How are we to respond to a campaign that deliberately deceives the public without shame? …


The Republican nominee for president is working under the assumption that he can make transparently false claims, in writing and in campaign advertising, with impunity.

Romney is convinced that there are no consequences for breathtaking dishonesty.


The test, then, comes down to a simple question: is he right?

Part of the answer will have to do with how the press views and does its job (and Jay Rosen has a smart take on that question here).

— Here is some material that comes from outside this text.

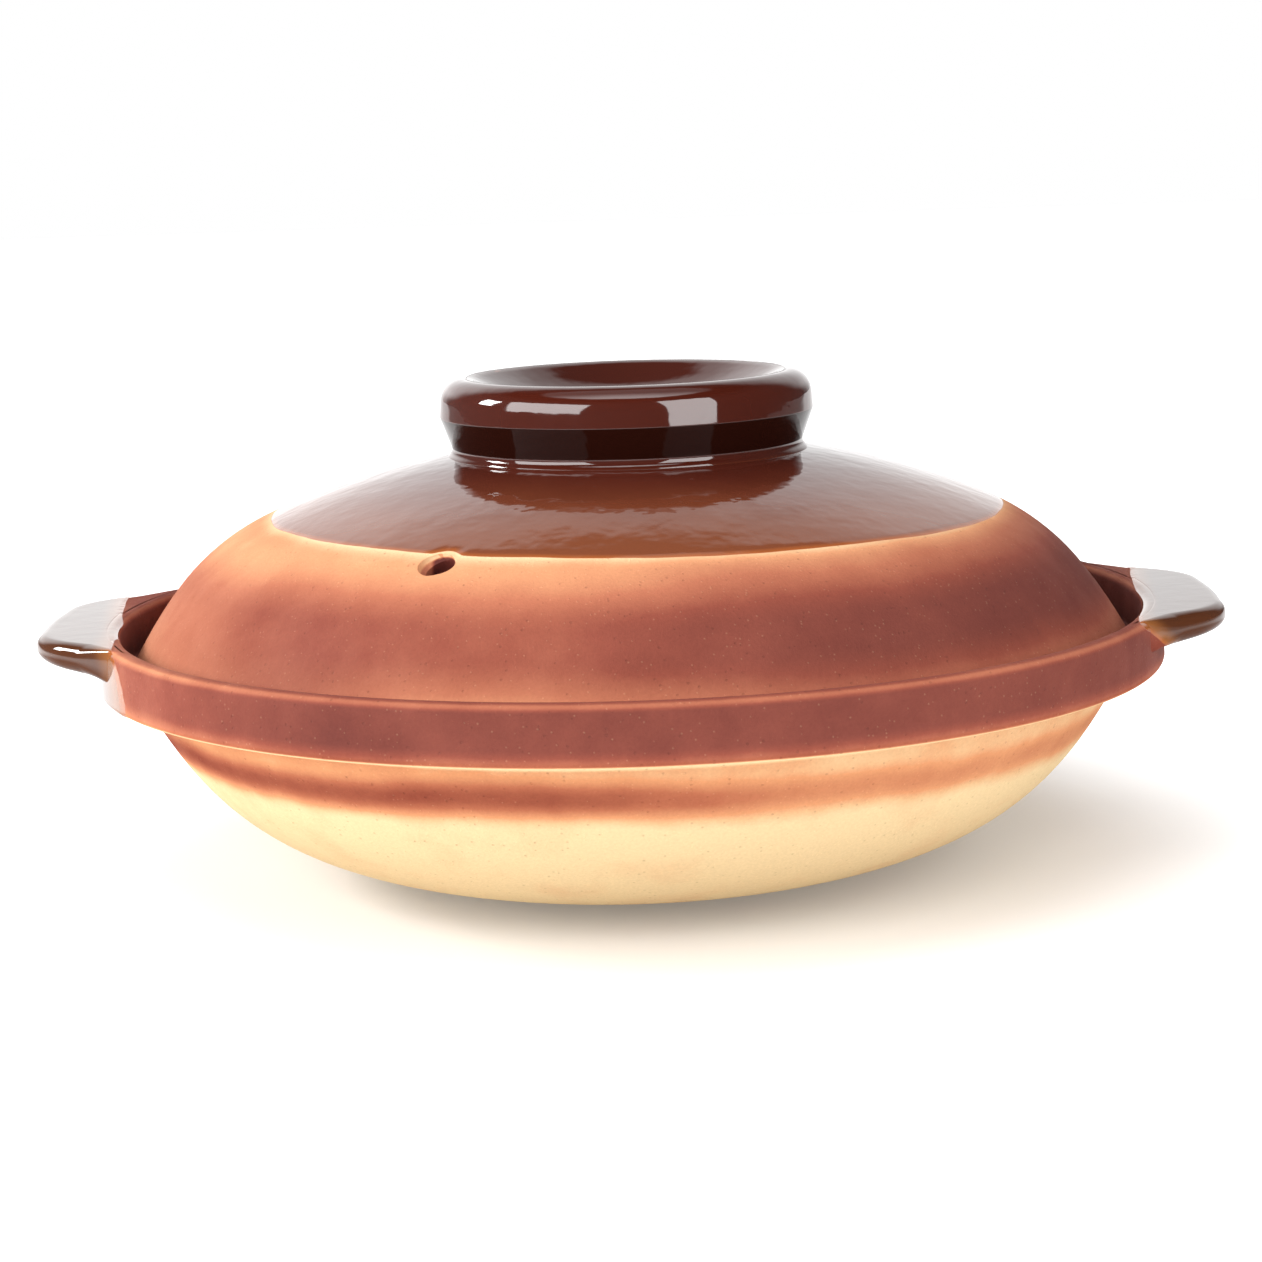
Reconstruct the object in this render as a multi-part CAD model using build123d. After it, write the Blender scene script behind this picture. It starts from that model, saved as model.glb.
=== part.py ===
from build123d import *

import os
from math import asin, cos, degrees, radians, sin, tan

# A shallow donabe: a clay cooking pot with a wide collar, two lug handles and a domed lid
# that sits inside the collar. Five pieces of clay make two things: the pot, which is the
# bowl with its handles, and the lid, which is the dome with its knob.
#
# Millimetres. The origin is on the table under the middle of the pot and +Z is up. The
# handles lie along X, and the steam hole is at the front, which is -Y. Profiles are drawn
# as (radius, height) and turned about Z, as they were thrown on the wheel.

# Bowl, outside: a flat foot, then one long curve up to the underside of the collar
foot_radius = 40.0  # outer edge of the flat ring that it stands on
foot_ring_width = 8.0
foot_recess_depth = 1.2
foot_recess_bevel = 1.5
foot_angle = 6.5  # degrees from level at which the curve leaves the foot
foot_reach = 45.0  # how far the curve holds that direction
belly_angle = 63.4  # degrees from level at which it meets the collar
belly_reach = 42.0

# Collar: the thick band round the mouth, hollowed inside into the gallery that seats the lid
collar_radius = 135.0  # widest circle of the pot, at the collar's lower edge
collar_overhang = 9.5  # the collar stands out from the belly by this much
collar_height = 14.2
collar_lean = 0.8  # its outer face leans in by this much
collar_edge_round = 1.5
underside_round = 1.2
rim_height = 65.7  # top of the rim over the table
rim_width = 5.0
rim_round_share = 0.46  # of the rim's width, on both of its edges
gallery_depth = 10.7  # from the rim down to the seat
gallery_lean = 0.6  # the gallery's wall comes in by this much at the seat
gallery_corner_round = 1.0
seat_width = 10.6
seat_round = 1.2

# Bowl, inside
bowl_floor = 7.0  # thickness of the floor over the table
floor_reach_share = 0.69  # of the seat's inner radius: how far the floor's curve stays level
inner_belly_angle = 67.0
inner_belly_reach = 39.0

# Lid: a dome of even wall, in three arcs: a steep side, a rounder shoulder, a flat crown
lid_gap = 1.3  # between the lid's edge and the gallery's wall at the seat
lid_wall = 6.0
lid_edge_round = 1.7
lid_side_angle = 59.1  # degrees from level at the edge
lid_side_radius = 125.0
lid_side_turn = 6.95  # degrees
lid_shoulder_radius = 55.5
lid_crown_angle = 22.6  # degrees from level where the shoulder meets the crown

# Steam hole, poked through the lid towards its front left
steam_hole_radius = 3.6
steam_hole_drop = 3.0  # degrees round the shoulder from the crown's edge to its mouth
steam_hole_turn = 243.2  # degrees about Z, counted from +X
steam_hole_flare = 1.2  # how much wider the softened mouth is
steam_hole_flare_depth = 1.4
steam_hole_overrun = 3.0  # of the tool beyond both faces of the wall

# Knob: a wide ring pulled up from a button of clay, so that it is dished on top and
# doubles as the lid's foot when the lid is laid on its back
knob_foot_radius = 44.3
knob_foot_flare = 1.6  # cove of clay at the foot of the neck
knob_ridge_radius = 47.3  # the edge between the leaning neck and the flange: the knob's widest
knob_ridge_height = 5.9  # over the crown of the lid
knob_ridge_round = 0.8
knob_corner_radius = 46.5  # where the flange's face and the lip would meet without their roll
knob_corner_height = 16.4  # over the crown
knob_roll = 6.0  # radius of the roll from the face over the crest
knob_lip_slope = 8.0  # degrees by which the lip falls towards the dish
knob_lip_width = 7.4
dish_shoulder_round = 8.0
dish_slope = 27.0  # degrees of its wall
dish_floor_height = 7.1  # over the crown
dish_floor_round = 45.0

# Handles: flat lugs pressed on to the collar, level with the rim
handle_reach = 14.3  # beyond the collar's widest circle
handle_tip_turn = 10.0  # degrees either side of the middle that the round end covers
handle_root_turn = 19.2  # degrees either side where it meets the collar
handle_root_overrun = 14.0  # of its slanting sides into the collar
handle_bed_share = 0.5  # of the rim's width that it is bedded over
handle_drop = 0.2  # of its top below the rim
handle_tip_thickness = 4.3
handle_root_thickness = 7.5
handle_corner_round = 24.0
handle_edge_round_share = 0.46  # of the thickness at its end
right_handle_turn = -2.3  # degrees about Z: neither lug was set quite square
left_handle_turn = 180.2

corner_run_share = 1.15  # straight run beside a rounded corner, over what the round takes

# What follows from those
collar_low = rim_height - collar_height
shoulder_radius = collar_radius - collar_overhang
rim_radius = collar_radius - collar_lean
mouth_radius = rim_radius - rim_width
seat_height = rim_height - gallery_depth
gallery_radius = mouth_radius - gallery_lean
seat_inner_radius = gallery_radius - seat_width
rim_round = rim_width * rim_round_share
lid_radius = gallery_radius - lid_gap
handle_top = rim_height - handle_drop


def slanted(point, angle, length):
    """The (radius, height) reached from a point by going a length at an angle in degrees."""
    return (point[0] + length * cos(radians(angle)), point[1] + length * sin(radians(angle)))


def run_for(radius, turn):
    """The straight run that a rounded corner needs on each side, for a turn in degrees."""
    return radius * tan(radians(turn / 2)) * corner_run_share


def turned(lines):
    """Close a profile drawn as (radius, height) and turn it about Z into a solid."""
    profile = make_face(Curve() + lines)
    return revolve(Plane.XZ * profile, Axis.Z)


def bowl():
    """The pot's bowl with its collar, its lid seat and a foot ring round a shallow recess."""
    recess_radius = foot_radius - foot_ring_width
    underside_corner = (shoulder_radius, collar_low)
    belly_end = slanted(underside_corner, belly_angle, -run_for(underside_round, belly_angle))
    seat_edge = (seat_inner_radius, seat_height)
    inside_start = slanted(seat_edge, inner_belly_angle, -run_for(seat_round, inner_belly_angle))
    foot = Polyline(
        (0, foot_recess_depth),
        (recess_radius - foot_recess_bevel, foot_recess_depth),
        (recess_radius, 0),
        (foot_radius, 0),
    )
    belly = Bezier(
        (foot_radius, 0),
        slanted((foot_radius, 0), foot_angle, foot_reach),
        slanted(belly_end, belly_angle, -belly_reach),
        belly_end,
    )
    collar = FilletPolyline(
        belly_end,
        underside_corner,
        (collar_radius, collar_low),
        (rim_radius, rim_height),
        (mouth_radius, rim_height),
        (gallery_radius, seat_height),
        seat_edge,
        inside_start,
        radius=[underside_round, collar_edge_round, rim_round, rim_round, gallery_corner_round, seat_round],
    )
    inside = Bezier(
        inside_start,
        slanted(inside_start, inner_belly_angle, -inner_belly_reach),
        (seat_inner_radius * floor_reach_share, bowl_floor),
        (0, bowl_floor),
    )
    axis = Line((0, bowl_floor), (0, foot_recess_depth))
    return turned([foot, belly, collar, inside, axis])


def on_arc(centre, radius, slope):
    """The point of an arc round a centre where the profile slopes by so many degrees."""
    return slanted(centre, 90 - slope, radius)


def dome_centres():
    """Centres of the dome's side and shoulder arcs, and of its crown with the crown's radius."""
    edge_run = lid_wall / tan(radians(lid_side_angle)) + run_for(lid_edge_round, 180 - lid_side_angle)
    side_start = slanted((lid_radius, seat_height), 180 - lid_side_angle, edge_run)
    side = on_arc(side_start, -lid_side_radius, lid_side_angle)
    shoulder = on_arc(side, lid_side_radius - lid_shoulder_radius, lid_side_angle - lid_side_turn)
    crown_start = on_arc(shoulder, lid_shoulder_radius, lid_crown_angle)
    crown_radius = crown_start[0] / sin(radians(lid_crown_angle))
    crown = on_arc(crown_start, -crown_radius, lid_crown_angle)
    return side, shoulder, crown, crown_radius


def dome_curve(depth):
    """The dome's profile at a depth under its outer face, from over the edge to the axis."""
    side, shoulder, crown, crown_radius = dome_centres()
    shoulder_angle = lid_side_angle - lid_side_turn
    return [
        CenterArc(side, lid_side_radius - depth, 90 - lid_side_angle, lid_side_turn),
        CenterArc(shoulder, lid_shoulder_radius - depth, 90 - shoulder_angle, shoulder_angle - lid_crown_angle),
        CenterArc(crown, crown_radius - depth, 90 - lid_crown_angle, lid_crown_angle),
    ]


def dome_at(radius):
    """Height and slope in degrees of the dome's crown at a distance from the axis."""
    _, _, crown, crown_radius = dome_centres()
    slope = degrees(asin(radius / crown_radius))
    return on_arc(crown, crown_radius, slope)[1], slope


def lid():
    """The lid's dome: a shell with a flat edge under it and the steam hole through it."""
    outer, inner = dome_curve(0), dome_curve(lid_wall)
    edge = FilletPolyline(
        outer[0] @ 0,
        (lid_radius, seat_height),
        (lid_radius - lid_wall / sin(radians(lid_side_angle)), seat_height),
        inner[0] @ 0,
        radius=lid_edge_round,
    )
    axis = Line(inner[-1] @ 1, outer[-1] @ 1)
    return turned([*outer, edge, *inner, axis]) - steam_hole_tool()


def steam_hole_tool():
    """What the steam hole takes away: a round stick with a flared neck, square to the dome."""
    slope = lid_crown_angle + steam_hole_drop
    mouth = on_arc(dome_centres()[1], lid_shoulder_radius, slope)
    at_mouth = Pos(mouth[0], 0, mouth[1]) * Rot(0, slope, 0)
    stick = Cylinder(steam_hole_radius, 2 * (lid_wall + steam_hole_overrun))
    flare = Cone(steam_hole_radius, steam_hole_radius + 2 * steam_hole_flare, 2 * steam_hole_flare_depth)
    return Rot(0, 0, steam_hole_turn) * at_mouth * (stick + flare)


def knob():
    """The knob: a coved neck that leans out, a rolled flange and a dish, bedded on the dome."""
    foot_height, _ = dome_at(knob_foot_radius)
    corner = (knob_corner_radius, crown_height + knob_corner_height)
    lip = slanted(corner, 180 + knob_lip_slope, knob_lip_width)
    dish_floor = crown_height + dish_floor_height
    wall = slanted(lip, 180 + dish_slope, (lip[1] - dish_floor) / sin(radians(dish_slope)))
    profile = FilletPolyline(
        (0, seat_height),
        (knob_foot_radius + knob_foot_flare, seat_height),
        (knob_foot_radius + knob_foot_flare, foot_height),
        (knob_foot_radius, foot_height + knob_foot_flare),
        (knob_ridge_radius, crown_height + knob_ridge_height),
        corner,
        lip,
        wall,
        (0, dish_floor),
        radius=[0, 0, knob_foot_flare, knob_ridge_round, knob_roll, dish_shoulder_round, dish_floor_round],
    )
    axis = Line((0, dish_floor), (0, seat_height))
    return turned([profile, axis]) - filled_dome()


def filled_dome():
    """The dome as one solid lump, to cut the knob's underside to its curve."""
    outer = dome_curve(0)
    side = Polyline((0, seat_height), (lid_radius, seat_height), outer[0] @ 0)
    axis = Line((0, crown_height), (0, seat_height))
    return turned([side, *outer, axis])


def handle_plan():
    """A lug seen from above, pointing along +X: a round end between two slanting sides."""
    tip_radius = collar_radius + handle_reach
    end = CenterArc((0, 0), tip_radius, -handle_tip_turn, 2 * handle_tip_turn)
    sides = []
    inner_ends = []
    for tip, turn in ((end @ 1, handle_root_turn), (end @ 0, -handle_root_turn)):
        root = Vector(collar_radius, 0).rotate(Axis.Z, turn)
        inner_end = root + (root - tip).normalized() * handle_root_overrun
        sides.append(Line(tip, inner_end))
        inner_ends.append(inner_end)
    back = Polyline(inner_ends[0], (0, 0), inner_ends[1])
    plan = make_face(Curve() + [end, *sides, back])
    return fillet(plan.vertices().sort_by(SortBy.DISTANCE)[-2:], handle_corner_round)


def handle(turn, pot):
    """One lug, tapered in thickness, rounded along its edges and bedded on the collar."""
    tip_radius = collar_radius + handle_reach
    root = collar_radius * cos(radians(handle_root_turn))
    thinning = (handle_root_thickness - handle_tip_thickness) / (tip_radius - root)
    section = Polyline(
        (0, handle_top),
        (tip_radius, handle_top),
        (tip_radius, handle_top - handle_tip_thickness),
        (0, handle_top - handle_tip_thickness - thinning * tip_radius),
        close=True,
    )
    slab = extrude(Plane.XZ * make_face(section), collar_radius, both=True)
    lug = slab & extrude(handle_plan(), rim_height)
    outline = lug.edges().filter_by(Axis.Z, reverse=True).filter_by(stands_out)
    lug = fillet(outline, handle_tip_thickness * handle_edge_round_share)
    bed_radius = rim_radius - rim_width * handle_bed_share
    bed = Cylinder(bed_radius, rim_height, align=(Align.CENTER, Align.CENTER, Align.MIN))
    return Rot(0, 0, turn) * (lug - bed) - pot


def stands_out(edge):
    """Whether an edge of a lug comes out of the collar anywhere along its length."""
    return max(Vector(point.X, point.Y).length for point in edge.positions([0, 0.5, 1])) > collar_radius


crown_height = dome_at(0)[0]

pot_bowl = bowl()
parts = {
    "bowl": pot_bowl,
    "handle_right": handle(right_handle_turn, pot_bowl),
    "handle_left": handle(left_handle_turn, pot_bowl),
    "lid": lid(),
    "lid_knob": knob(),
}

os.makedirs("parts", exist_ok=True)
for name, solid in parts.items():
    box = solid.bounding_box()
    print(f"{name}: {len(solid.solids())} solid, {solid.volume / 1000:.1f} cm3, "
          f"{box.size.X:.1f} x {box.size.Y:.1f} x {box.size.Z:.1f} mm")
    export_step(solid, f"parts/{name}.step")
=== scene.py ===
# %% [markdown]
# A clay cooking pot
#
# The object is a shallow donabe, a pot of sandy clay that stands on a flame. A potter turned
# the bowl, the lid and the lid's ring knob on a wheel, pressed on two lug handles and dipped
# what the cook touches in a brown glaze. This lesson makes each of those pieces the way the
# potter did: a profile that goes round, lumps of clay that are joined on, and glaze on top.

from math import asin, atan2, cos, degrees, hypot, pi, radians, sin, tan

import bmesh
import bpy
import numpy as np
from mathutils import Matrix, Vector, noise


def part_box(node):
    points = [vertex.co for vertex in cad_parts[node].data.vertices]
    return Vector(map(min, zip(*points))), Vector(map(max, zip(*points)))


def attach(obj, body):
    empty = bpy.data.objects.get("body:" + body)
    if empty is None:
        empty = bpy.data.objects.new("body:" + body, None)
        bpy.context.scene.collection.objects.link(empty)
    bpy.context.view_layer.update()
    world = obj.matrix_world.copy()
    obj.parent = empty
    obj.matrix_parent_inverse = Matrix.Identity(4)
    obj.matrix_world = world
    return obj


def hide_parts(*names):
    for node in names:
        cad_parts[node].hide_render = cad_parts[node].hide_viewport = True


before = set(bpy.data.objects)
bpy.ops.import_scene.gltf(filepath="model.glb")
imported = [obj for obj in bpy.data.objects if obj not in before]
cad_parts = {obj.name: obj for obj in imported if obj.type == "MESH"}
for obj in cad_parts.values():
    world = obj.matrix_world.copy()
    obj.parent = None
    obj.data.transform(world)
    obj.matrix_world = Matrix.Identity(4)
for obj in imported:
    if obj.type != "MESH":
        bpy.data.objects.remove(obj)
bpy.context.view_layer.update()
MM = 0.001

# %% [markdown]
# The camera
#
# The photograph looks a little down on the pot from table height, through a longish lens,
# and was taken with the camera tipped by under two degrees. A camera aimed by a direction
# and a roll says exactly that, so it needs no fitting by eye.

# %% The photographer's place
view_drop = radians(9.65)
view_distance = 740 * MM
view_roll = radians(-1.81)
aim = Vector((0, 0, 58.4 * MM))
lens_length, sensor_width = 82.2, 36


def in_scene(name, data):
    """A new object in the scene."""
    thing = bpy.data.objects.new(name, data)
    bpy.context.scene.collection.objects.link(thing)
    return thing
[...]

But part of it will also have to do with the voters. The Romney campaign's gambit plays on two things: One is the instinct on the part of the press to treat such disputes as he-said-he-said in the name of objectivity (hence much coverage of the welfare ad as being Team Romney charge followed by Team Obama retort with little discussion of the facts).

But underlying the cynical belief that they can game the press is an even more contemptuous and condescending belief in the basic laziness and stupidity of the American people.

The Romney campaign knew that its welfare ad would be roundly blasted by the portion of the media that does fact-checking.

But they're counting on voters to absorb the charge and not pay attention to the details or follow closely enough to get the facts.

It's a flavor of disdain for the electorate. We'll find out over the next few months if it's successful.